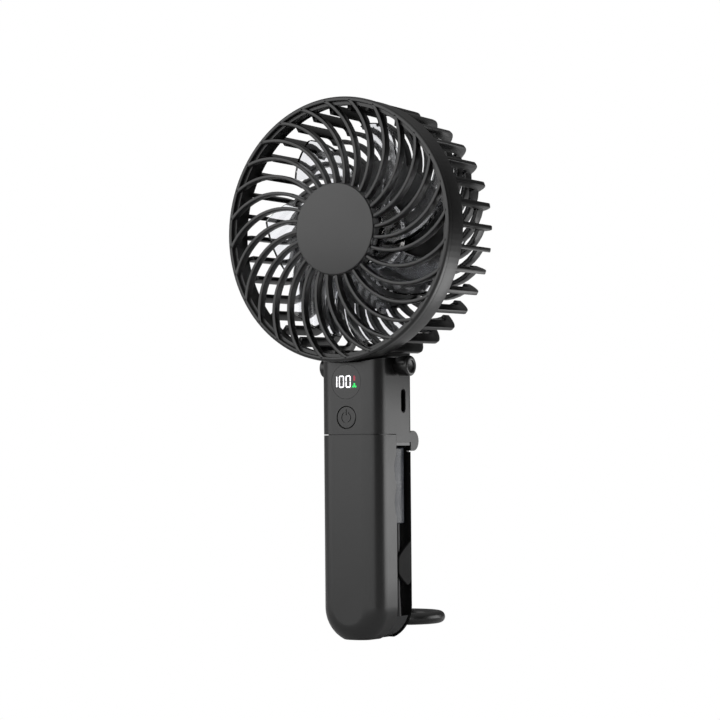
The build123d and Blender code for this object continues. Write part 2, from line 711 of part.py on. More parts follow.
lip_front_y = seam_y - 2.6
channel_top = side_seam_height - gap - tray_wall
leg_block = slab((-half_width, channel_floor_x), (tray_rear_y - 3.4, tray_rear_y),
                 (leg_pivot_height - 5.6, side_seam_height - gap))
corner_relief = outer_form - handle_form(corner_step)
with BuildPart() as core_tray:
    add(outer_form & slab((-far, far), (seam_y, tray_rear_y), (-1, side_seam_height - gap)))
    add(inner_form & slab((-far, cavity_right_x), (-far, tray_rear_y - tray_wall), (-1, far)),
        mode=Mode.SUBTRACT)
    add(outer_form & leg_block)
    add(slab((channel_floor_x, far), (-far, far), (channel_bottom, channel_top)), mode=Mode.SUBTRACT)
    add(corner_relief & slab((3, far), (-far, far), (-1, channel_bottom + 1)), mode=Mode.SUBTRACT)
    for lip_x, lip_y in (((cavity_right_x, channel_floor_x), (lip_front_y, seam_y + 0.5)),
                         ((cavity_right_x, far), (lip_front_y, lip_front_y + tray_wall))):
        add(handle_form(wall + gap) & slab(lip_x, lip_y, (channel_bottom, channel_top)))
    add(rod(leg_groove_radius, (-leg_ear_x, leg_ear_x), leg_pivot_y, leg_pivot_height),
        mode=Mode.SUBTRACT)
    add(cell_room.part, mode=Mode.SUBTRACT)
save(core_tray.part, "core_tray")

# ==== Side channel: plug and lead =================================================
plug_x = channel_floor_x + gap + plug_thickness / 2
plug_back_y = plug_front_y + plug_width
plug_middle_y = (plug_front_y + plug_back_y) / 2
with BuildPart() as plug_shell:
    with BuildSketch(side_plane(plug_x - plug_thickness / 2)) as plug_outline:
        with Locations((plug_middle_y, plug_bottom + plug_length / 2)):
            Rectangle(plug_width, plug_length)
        for centre in plug_centres:
            with Locations((seam_y + 1.2, centre)):
                Ellipse(0.9 + plug_bulge, 5.4)
        plug_ends = plug_outline.vertices().group_by(Axis.Z)
        fillet(plug_ends[0] + plug_ends[-1], 0.7)
    extrude(amount=plug_thickness)
    add(slab((plug_x - 1.1, plug_x + 1.1), (plug_middle_y - 1.7, plug_middle_y + 1.7),
             (plug_bottom + 1.5, plug_bottom + plug_length - 1.2)), mode=Mode.SUBTRACT)
    add(slab((plug_x - 0.6, plug_x + 0.6), (plug_middle_y - 1.2, plug_middle_y + 1.2),
             (plug_bottom + 0.1, plug_bottom + 2)))
save(plug_shell.part, "plug_shell")

with BuildPart() as plug_core:
    add(slab((plug_x - 0.95, plug_x + 0.95), (plug_middle_y - 1.55, plug_middle_y + 1.55),
             (plug_bottom + 2.1, plug_bottom + 17)))
save(plug_core.part, "plug_core")
with BuildPart() as plug_tip:
    add(slab((plug_x - 0.8, plug_x + 0.8), (plug_middle_y - 1.4, plug_middle_y + 1.4),
             (plug_bottom + 17, plug_bottom + plug_length - 1.3)))
save(plug_tip.part, "plug_tip")

gland_top = channel_bottom + gland_length
lead_y = plug_middle_y
with BuildPart() as lead_gland:
    with BuildSketch(Plane.XY.offset(channel_bottom)):
        with Locations((plug_x, lead_y)):
            Circle(lead_radius + 0.35)
    with BuildSketch(Plane.XY.offset(gland_top)):
        with Locations((plug_x, lead_y)):
            Circle(lead_radius + 0.1)
    loft()
save(lead_gland.part, "lead_gland")
with BuildPart() as charging_lead:
    with BuildSketch(Plane.XY.offset(gland_top)):
        with Locations((plug_x, lead_y)):
            Circle(lead_radius)
    extrude(amount=plug_bottom - gland_top)
save(charging_lead.part, "charging_lead")

# ==== Leg, its pin and tab =======================================================
leg_top = leg_pivot_height - leg_ear_radius - moving_gap
ring_bar_y = rear_y + ring_tube_radius + moving_gap
lug_radius = ring_tube_radius + ring_lug_wall
with BuildPart() as rear_leg:
    add(outer_form & slab((-far, far), (leg_front_y, far), (-1, leg_top)))
    add(slab((-leg_ear_x + moving_gap, leg_ear_x - moving_gap), (leg_front_y, rear_y),
             (leg_top - 1, leg_pivot_height - 2)))
    add(rod(leg_knuckle_radius, (-leg_ear_x + moving_gap, leg_ear_x - moving_gap),
            leg_pivot_y, leg_pivot_height))
    add(rod(leg_pin_radius + running_fit, (-far, far), leg_pivot_y, leg_pivot_height),
        mode=Mode.SUBTRACT)
    add(slab((-ring_lug_width / 2, ring_lug_width / 2), (rear_y - 0.5, ring_bar_y),
             (ring_height - lug_radius, ring_height + lug_radius)))
    add(rod(lug_radius, (-ring_lug_width / 2, ring_lug_width / 2), ring_bar_y, ring_height))
    add(rod(ring_tube_radius + running_fit, (-far, far), ring_bar_y, ring_height),
        mode=Mode.SUBTRACT)
save(rear_leg.part, "rear_leg")
save(rod(leg_pin_radius, (gap - leg_pin_end, leg_pin_end - gap), leg_pivot_y, leg_pivot_height),
     "leg_pivot_pin")

tab_nose_y = seam_y + 1.2
with BuildPart() as leg_tab:
    with BuildSketch(side_plane(half_width - 0.1)) as tab_outline:
        with BuildLine():
            Polyline(
                (leg_front_y, tab_height + tab_length * 0.66),
                (tab_nose_y + 3.2, tab_height + tab_length * 0.4),
                (tab_nose_y, tab_height + tab_length * 0.22),
                (tab_nose_y, tab_height - tab_length * 0.22),
                (tab_nose_y + 3.2, tab_height - tab_length * 0.4),
                (leg_front_y, tab_height - tab_length * 0.66),
                close=True)
        make_face()
        fillet(tab_outline.vertices().sort_by(Axis.Y)[:4], 2.4)
    extrude(amount=-tab_thickness)
    fillet(leg_tab.faces().sort_by(Axis.X)[-1].edges().sort_by(Axis.Y)[:-1], 0.35)
save(leg_tab.part, "leg_tab")

# ==== Stand ring =================================================================
ring_path_radius = ring_outer_radius - ring_tube_radius
ring_half_bar = sqrt(ring_path_radius ** 2 - (ring_centre_y - ring_bar_y) ** 2)
with BuildLine(Plane.XY.offset(ring_height)) as ring_path:
    ThreePointArc((-ring_half_bar, ring_bar_y), (0, ring_centre_y + ring_path_radius),
                  (ring_half_bar, ring_bar_y))
    Line((ring_half_bar, ring_bar_y), (-ring_half_bar, ring_bar_y))
    fillet(ring_path.vertices(), ring_corner)
ring_wire = ring_path.wire()
with BuildPart() as stand_ring:
    with BuildSketch(Plane(origin=ring_wire @ 0, z_dir=ring_wire % 0)):
        Circle(ring_tube_radius)
    sweep(path=ring_wire)
save(stand_ring.part, "stand_ring")
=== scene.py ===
# %% [markdown]
# # A hand-held desk fan, finished in Blender
# The measured design of this fan is already there: every shell, rib, pin and cell is a closed
# solid in its true place, in metres, with +Z up along the handle and the fan blowing along -Y.
# This notebook adds what the eye needs: finer meshes where light shows an edge, and a finish for
# each surface. The first cell loads the design.

import json
import math

import bmesh
import bpy
from mathutils import Matrix, Vector


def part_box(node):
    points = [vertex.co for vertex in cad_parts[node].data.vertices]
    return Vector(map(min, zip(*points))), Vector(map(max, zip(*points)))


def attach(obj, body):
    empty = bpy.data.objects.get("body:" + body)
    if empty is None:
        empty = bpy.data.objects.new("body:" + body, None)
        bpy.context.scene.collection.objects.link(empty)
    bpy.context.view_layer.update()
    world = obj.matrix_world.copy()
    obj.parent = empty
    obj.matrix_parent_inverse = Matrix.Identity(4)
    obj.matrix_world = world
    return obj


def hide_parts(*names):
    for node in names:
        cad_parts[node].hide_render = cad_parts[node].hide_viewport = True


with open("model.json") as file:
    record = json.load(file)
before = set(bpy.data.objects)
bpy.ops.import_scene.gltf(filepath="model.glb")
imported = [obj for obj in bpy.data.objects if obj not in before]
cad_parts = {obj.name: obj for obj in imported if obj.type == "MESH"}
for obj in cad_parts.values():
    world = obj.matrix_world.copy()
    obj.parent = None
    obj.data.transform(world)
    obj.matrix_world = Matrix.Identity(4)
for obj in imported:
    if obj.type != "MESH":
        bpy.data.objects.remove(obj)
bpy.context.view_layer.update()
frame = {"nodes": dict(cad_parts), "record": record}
nodes = frame["nodes"]
MM = 0.001

# %% [markdown]
# ## Places taken from the design
# Each place comes from a node's box, so the pieces made here follow the design when it changes.
# The head turns about a line along Y, through the middle of the hub cap.

# %% Measure the places
def middle(node):
    """The middle of a node's box."""
    low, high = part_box(node)
    return (low + high) / 2


head_centre = middle("hub_cap")
grille_low, grille_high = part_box("front_grille")
cage_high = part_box("rear_cage")[1]
head_radius = (grille_high.x - grille_low.x) / 2
print("head radius in mm:", round(head_radius / MM, 2))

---

CHALLENGE: Reproduce the lines exactly, taking as the first line the one with "# ==== Stand" and as the last line the one with "record = json.load(file)", and include nothing else.

SOLUTION FOR THIS EXERCISE:
# ==== Stand ring =================================================================
ring_path_radius = ring_outer_radius - ring_tube_radius
ring_half_bar = sqrt(ring_path_radius ** 2 - (ring_centre_y - ring_bar_y) ** 2)
with BuildLine(Plane.XY.offset(ring_height)) as ring_path:
    ThreePointArc((-ring_half_bar, ring_bar_y), (0, ring_centre_y + ring_path_radius),
                  (ring_half_bar, ring_bar_y))
    Line((ring_half_bar, ring_bar_y), (-ring_half_bar, ring_bar_y))
    fillet(ring_path.vertices(), ring_corner)
ring_wire = ring_path.wire()
with BuildPart() as stand_ring:
    with BuildSketch(Plane(origin=ring_wire @ 0, z_dir=ring_wire % 0)):
        Circle(ring_tube_radius)
    sweep(path=ring_wire)
save(stand_ring.part, "stand_ring")
=== scene.py ===
# %% [markdown]
# # A hand-held desk fan, finished in Blender
# The measured design of this fan is already there: every shell, rib, pin and cell is a closed
# solid in its true place, in metres, with +Z up along the handle and the fan blowing along -Y.
# This notebook adds what the eye needs: finer meshes where light shows an edge, and a finish for
# each surface. The first cell loads the design.

import json
import math

import bmesh
import bpy
from mathutils import Matrix, Vector


def part_box(node):
    points = [vertex.co for vertex in cad_parts[node].data.vertices]
    return Vector(map(min, zip(*points))), Vector(map(max, zip(*points)))


def attach(obj, body):
    empty = bpy.data.objects.get("body:" + body)
    if empty is None:
        empty = bpy.data.objects.new("body:" + body, None)
        bpy.context.scene.collection.objects.link(empty)
    bpy.context.view_layer.update()
    world = obj.matrix_world.copy()
    obj.parent = empty
    obj.matrix_parent_inverse = Matrix.Identity(4)
    obj.matrix_world = world
    return obj


def hide_parts(*names):
    for node in names:
        cad_parts[node].hide_render = cad_parts[node].hide_viewport = True


with open("model.json") as file:
    record = json.load(file)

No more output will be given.